Of course, he’s never left alone.

In each book, he haphazardly falls into a new situation: He arrives in town at the same time a murder is discovered – viewed as a big menacing stranger, he becomes a suspect; he helps a woman using a cane pick up dropped dry-cleaning at the same moment a group of men move to kidnap her as the target in a coordinated ambush; his former military commander dies and he is reunited with the commander’s daughter as a man seeks to quiet her; he is picked up as a hitchhiker by an abused woman desperate for help from a big menacing stranger.

He deals with the crooked big fish in a small pond, racist militants bent on seceding from the nation, violent blackmailers, serial killers, abusive families and the secrets of small-town politics, etc. 

Each book, so far, has an entirely new supporting cast (with only one barely having an exception). Each book, so far, has a different feel – one seems like a political thriller, then an adventure, then a mystery, etc.

Each book, so far, takes Reacher to a different part of the United States. Readers see the country as Reacher hitchhikes, flies and rambles across the nation.

As mentioned in previous book reviews, there are so many Jack Reacher books available, a reader could read one a month for more than two years straight. Finish one and who knows where Child will take Reacher next.

In “Echo Burning,” Reacher wants to duck out of a Texas town after raising the ire of a cop – Reacher punched him out the previous night, not knowing the jerk beside him in a bar was an off-duty police officer. Hitchhiking, Reacher is picked up by a woman trying to escape her in-laws before her abusive husband is released from prison. 
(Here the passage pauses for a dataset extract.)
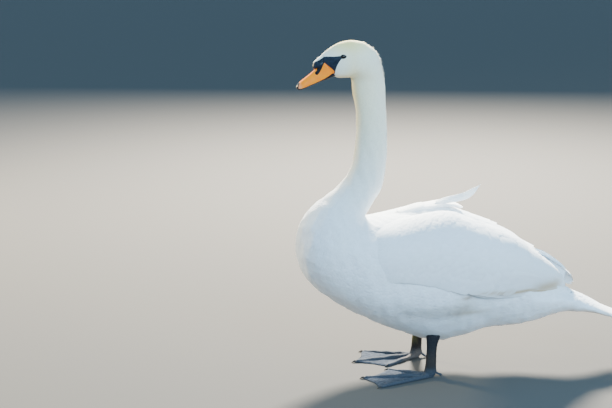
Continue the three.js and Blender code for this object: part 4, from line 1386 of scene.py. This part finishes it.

She’s been cruising the highways looking for a roughneck to kill her husband. Reacher refuses the job of hitman but he does become involved in helping the woman and her young daughter.

“Echo Burning” places Reacher in the summer heat of southern Texas. In addition to helping the woman, he becomes embroiled in older reports of rogue authorities killing immigrants coming across the border.

The fifth Jack Reacher book continues the tradition, so far, of giving the character and the stories a far reach.